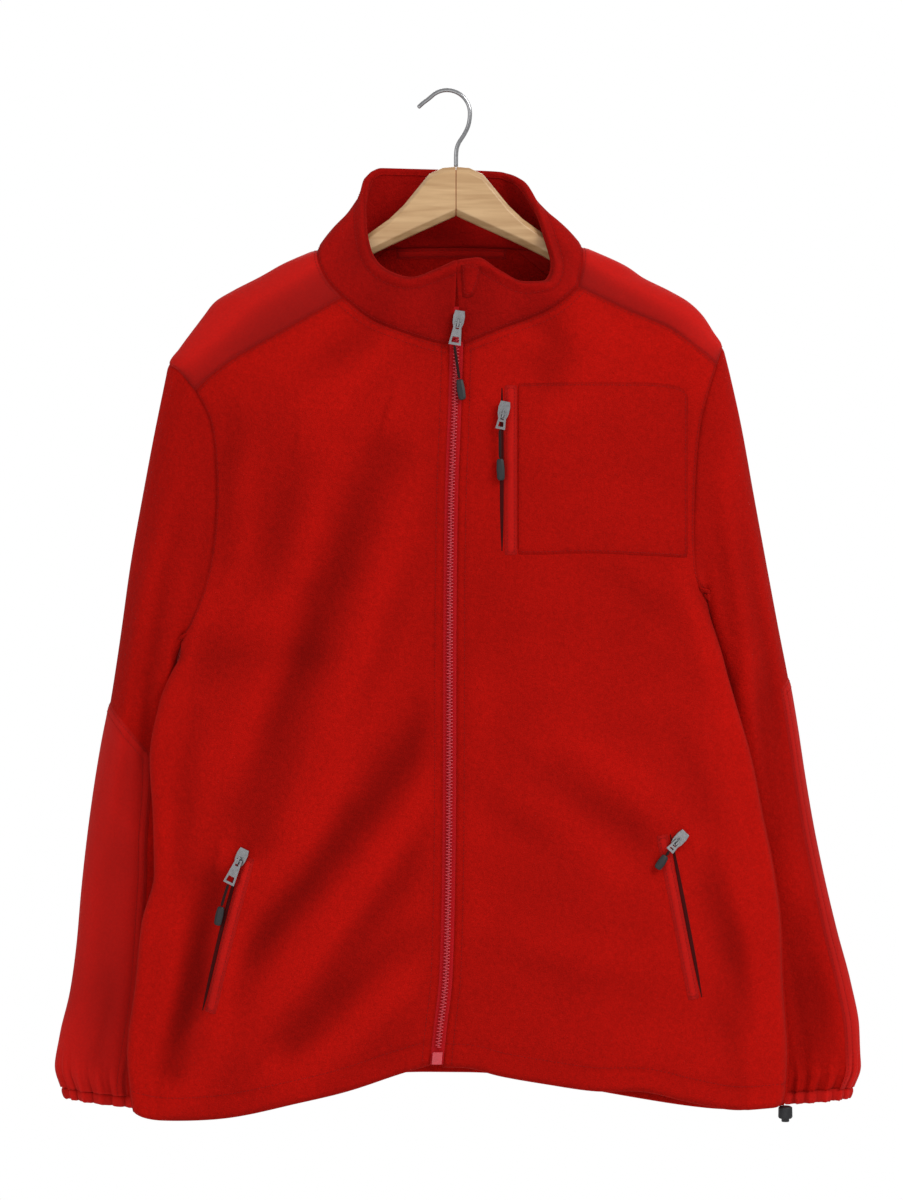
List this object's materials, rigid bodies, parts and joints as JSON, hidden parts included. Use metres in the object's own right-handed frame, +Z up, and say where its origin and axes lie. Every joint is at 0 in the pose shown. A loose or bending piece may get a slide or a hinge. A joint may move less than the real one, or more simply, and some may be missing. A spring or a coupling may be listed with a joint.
{
  "type": "fleece jacket on a hanger",
  "caption": "Fleece jacket with stand collar, woven yokes, full front zip, chest and hand pockets, zipped shut and hanging on a wooden hanger.",
  "frame": {"origin": "inner top of the hanger's hook, where it rests on a rail", "axes": "+Z up, -Y out of the jacket's front, +X towards the wearer's left"},
  "size_m": [0.731, 0.1295, 0.9255],
  "materials": {
    "fleece": "brushed pile",
    "woven": "smooth woven",
    "tape": "woven zip tape",
    "teeth": "moulded teeth",
    "metal": "cast and polished",
    "black": "moulded",
    "cord": "braided",
    "wood": "varnished",
    "chrome": "polished"
  },
  "bodies": {
    "jacket": {"front_right": "fleece", "front_left": "fleece", "back": "fleece", "yoke_right": "woven", "yoke_left": "woven", "collar": "fleece", "chin_guard": "fleece", "neck_tape": "woven", "sleeve_right": "fleece", "sleeve_left": "fleece", "sleeve_patch_right": "woven", "sleeve_patch_left": "woven", "cuff_right": "woven", "cuff_left": "woven", "zip_tape_right": "tape", "zip_tape_left": "tape", "zip_chain": "teeth", "zip_box": "teeth", "main_slider": "metal", "chest_pocket": "fleece", "chest_welt": "woven", "chest_zip": "tape", "chest_slider": "metal", "pocket_welt_right": "woven", "pocket_zip_right": "tape", "pocket_right_slider": "metal", "pocket_welt_left": "woven", "pocket_zip_left": "tape", "pocket_left_slider": "metal", "hanger_arm_right": "wood", "hanger_arm_left": "wood", "hanger_hook": "chrome", "cord_lock": "black"},
    "main_tab": {"main_pull": "metal", "main_cord": "cord", "main_grip": "black"},
    "chest_tab": {"chest_pull": "metal", "chest_cord": "cord", "chest_grip": "black"},
    "pocket_right_tab": {"pocket_right_pull": "metal", "pocket_right_cord": "cord", "pocket_right_grip": "black"},
    "pocket_left_tab": {"pocket_left_pull": "metal", "pocket_left_cord": "cord", "pocket_left_grip": "black"}
  },
  "joints": [
    {"name": "main_tab_swing", "type": "hinge", "parent": "jacket", "child": "main_tab", "pos_m": [0.0099, -0.05752, -0.21257], "axis": [-0.9873, -0.004, 0.1589], "range_deg": [0, 150]},
    {"name": "chest_tab_swing", "type": "hinge", "parent": "jacket", "child": "chest_tab", "pos_m": [0.04954, -0.06511, -0.29305], "axis": [-0.9809, 0.0035, 0.1946], "range_deg": [0, 150]},
    {"name": "pocket_right_tab_swing", "type": "hinge", "parent": "jacket", "child": "pocket_right_tab", "pos_m": [-0.18298, -0.06635, -0.68644], "axis": [-0.8821, 0.209, 0.4222], "range_deg": [0, 150]},
    {"name": "pocket_left_tab_swing", "type": "hinge", "parent": "jacket", "child": "pocket_left_tab", "pos_m": [0.20328, -0.06714, -0.66994], "axis": [-0.7221, -0.1072, 0.6835], "range_deg": [0, 150]}
  ]
}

● **TASK DESCRIPTION**
Extract all of the data shown above without alteration.

● **RESPONSE TO THE EXERCISE**
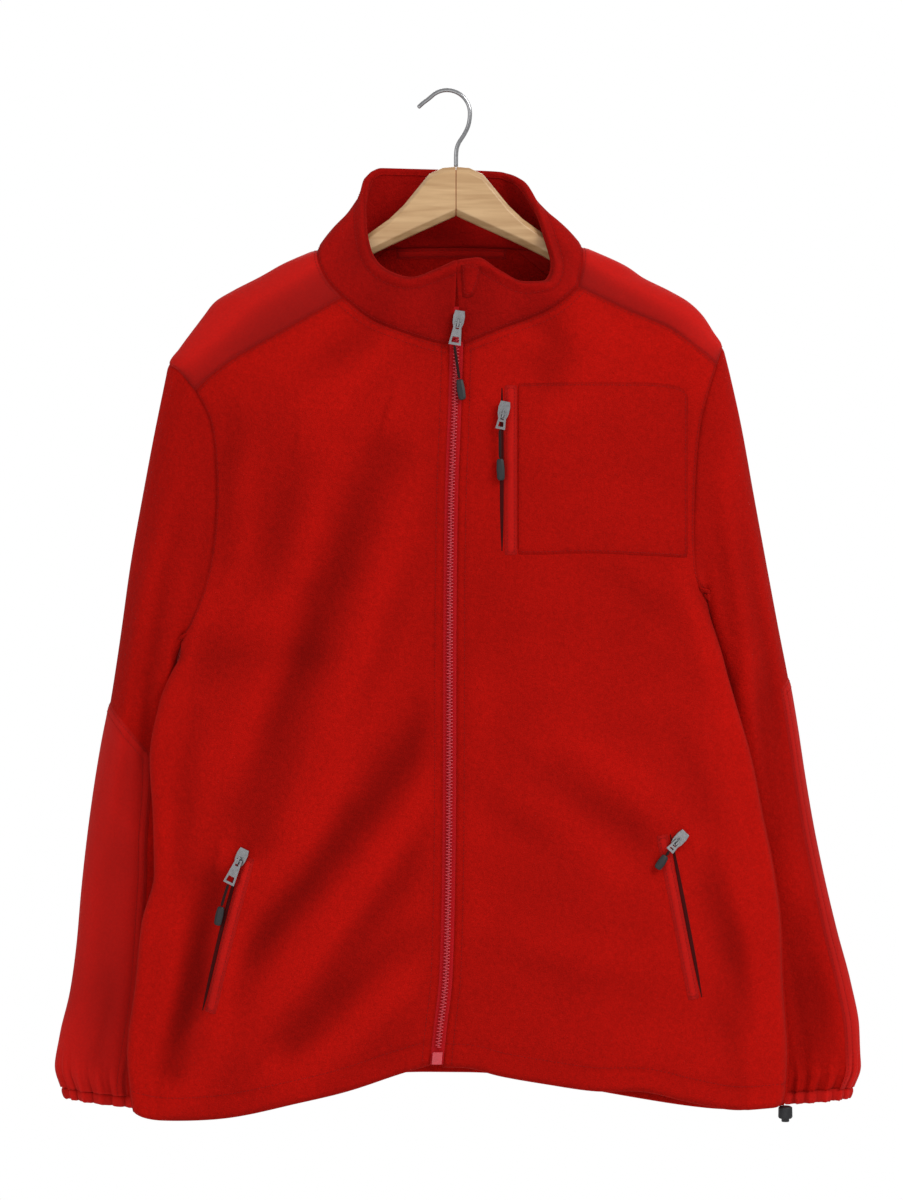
List this object's materials, rigid bodies, parts and joints as JSON, hidden parts included. Use metres in the object's own right-handed frame, +Z up, and say where its origin and axes lie. Every joint is at 0 in the pose shown. A loose or bending piece may get a slide or a hinge. A joint may move less than the real one, or more simply, and some may be missing. A spring or a coupling may be listed with a joint.
{
  "type": "fleece jacket on a hanger",
  "caption": "Fleece jacket with stand collar, woven yokes, full front zip, chest and hand pockets, zipped shut and hanging on a wooden hanger.",
  "frame": {"origin": "inner top of the hanger's hook, where it rests on a rail", "axes": "+Z up, -Y out of the jacket's front, +X towards the wearer's left"},
  "size_m": [0.731, 0.1295, 0.9255],
  "materials": {
    "fleece": "brushed pile",
    "woven": "smooth woven",
    "tape": "woven zip tape",
    "teeth": "moulded teeth",
    "metal": "cast and polished",
    "black": "moulded",
    "cord": "braided",
    "wood": "varnished",
    "chrome": "polished"
  },
  "bodies": {
    "jacket": {"front_right": "fleece", "front_left": "fleece", "back": "fleece", "yoke_right": "woven", "yoke_left": "woven", "collar": "fleece", "chin_guard": "fleece", "neck_tape": "woven", "sleeve_right": "fleece", "sleeve_left": "fleece", "sleeve_patch_right": "woven", "sleeve_patch_left": "woven", "cuff_right": "woven", "cuff_left": "woven", "zip_tape_right": "tape", "zip_tape_left": "tape", "zip_chain": "teeth", "zip_box": "teeth", "main_slider": "metal", "chest_pocket": "fleece", "chest_welt": "woven", "chest_zip": "tape", "chest_slider": "metal", "pocket_welt_right": "woven", "pocket_zip_right": "tape", "pocket_right_slider": "metal", "pocket_welt_left": "woven", "pocket_zip_left": "tape", "pocket_left_slider": "metal", "hanger_arm_right": "wood", "hanger_arm_left": "wood", "hanger_hook": "chrome", "cord_lock": "black"},
    "main_tab": {"main_pull": "metal", "main_cord": "cord", "main_grip": "black"},
    "chest_tab": {"chest_pull": "metal", "chest_cord": "cord", "chest_grip": "black"},
    "pocket_right_tab": {"pocket_right_pull": "metal", "pocket_right_cord": "cord", "pocket_right_grip": "black"},
    "pocket_left_tab": {"pocket_left_pull": "metal", "pocket_left_cord": "cord", "pocket_left_grip": "black"}
  },
  "joints": [
    {"name": "main_tab_swing", "type": "hinge", "parent": "jacket", "child": "main_tab", "pos_m": [0.0099, -0.05752, -0.21257], "axis": [-0.9873, -0.004, 0.1589], "range_deg": [0, 150]},
    {"name": "chest_tab_swing", "type": "hinge", "parent": "jacket", "child": "chest_tab", "pos_m": [0.04954, -0.06511, -0.29305], "axis": [-0.9809, 0.0035, 0.1946], "range_deg": [0, 150]},
    {"name": "pocket_right_tab_swing", "type": "hinge", "parent": "jacket", "child": "pocket_right_tab", "pos_m": [-0.18298, -0.06635, -0.68644], "axis": [-0.8821, 0.209, 0.4222], "range_deg": [0, 150]},
    {"name": "pocket_left_tab_swing", "type": "hinge", "parent": "jacket", "child": "pocket_left_tab", "pos_m": [0.20328, -0.06714, -0.66994], "axis": [-0.7221, -0.1072, 0.6835], "range_deg": [0, 150]}
  ]
}